Contemporary movies aren’t entirely immune to the stereotypes of the past, however. The First Purge’s central antagonist Skeletor (Rotimi Paul) is a deranged drug addict with Freddy Kruger-esque syringe claws, the first of the Staten Island residents to purge. His spotlight scene is a graphic massacre where he cuts down partygoers at a block party with a knife. With an exaggerated, almost minstrel look, Skeletor is coded as scary because of how he looks. These ideals are so deeply entrenched, it’ll likely be some time before they disappear completely, and perhaps more than anything, the structural shift in the horror landscape has been profound enough to make these depictions all the more conspicuous. Body-positive horror films like Raw and Teeth are indie juggernauts that remain disturbingly erotic yet primally rich. Otherness may still be a monster, but from the right perspective– the perspective of the other and the marginalized– it is abounding with subtext, an urgent scream to accept bodies no matter how they look.
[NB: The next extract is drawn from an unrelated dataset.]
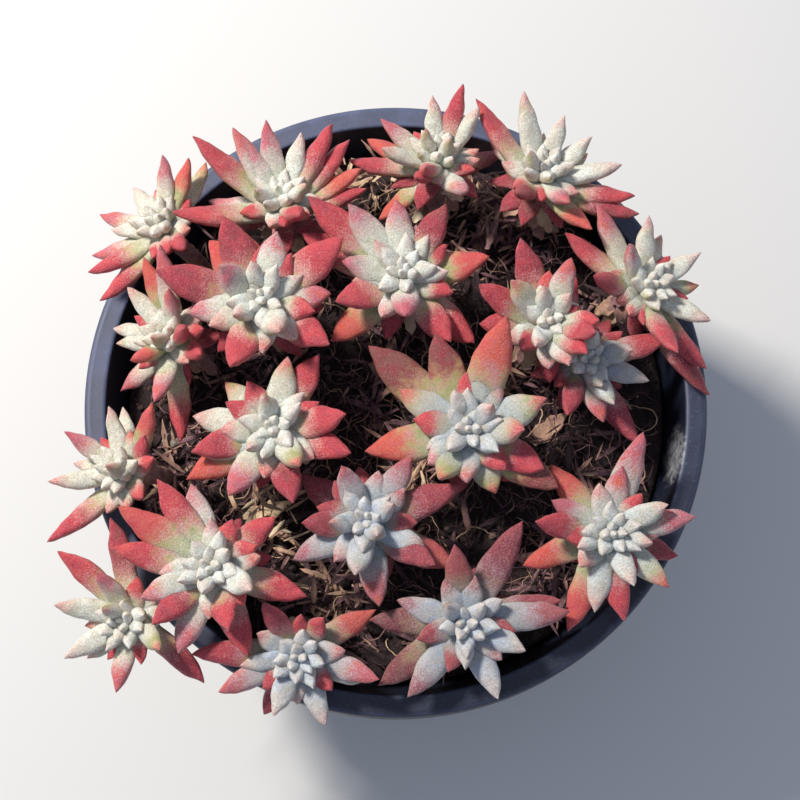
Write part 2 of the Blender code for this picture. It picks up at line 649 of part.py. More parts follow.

Most famous of all is perhaps David Cronenberg’s The Fly, a meditative yet nonetheless terrifying examination of one man’s transformation into a giant, oozing, Brobdingnagian fly. Jeff Goldblum and Geena Davis imbue their characters with such empathy and ceaseless humanity, Goldblum’s scientist Seth is never rendered monstrous for his looks, but rather for his actions.

He is a monster of hubris and avarice, not form. And through it all, Cronenberg never loses sight of the humanity. Even in the final moments, Davis’s Ronnie still loves him. She loves him now and could still love him. Body horror eccentricities empower the audience and challenge the societal constraints on what makes a body worthy of acceptance; all bodies are.

Horror is better posed than any other genre to interrogate the undying ills of society. The core formula is to recontextualize the specious monster and redirect the lens to the true behemoth lurking beneath the surface. The monster is not the fly man or the deformed child in the lake, but rather the assemblage of our own prejudices and collective propensity for eliminating the perspective of the peripheral. First, we make monsters and then challenge them on screen. That’s a tenuous proposition, though, because too often, we misidentify the real monster. To preserve and protect, we turn the innocent into bogeymen. Burn victims that stalk our dreams and asylum patients who conspire to steal our children. Long and gangly specters in the woods or giant, paunchy beasts in the night. Horror, however, is on the right track. There’s a long way to go, though in due time– as evidenced by the genre’s current output– otherness will no longer be synonymous with “scary.” Anything short of that is, well, just plain ugly.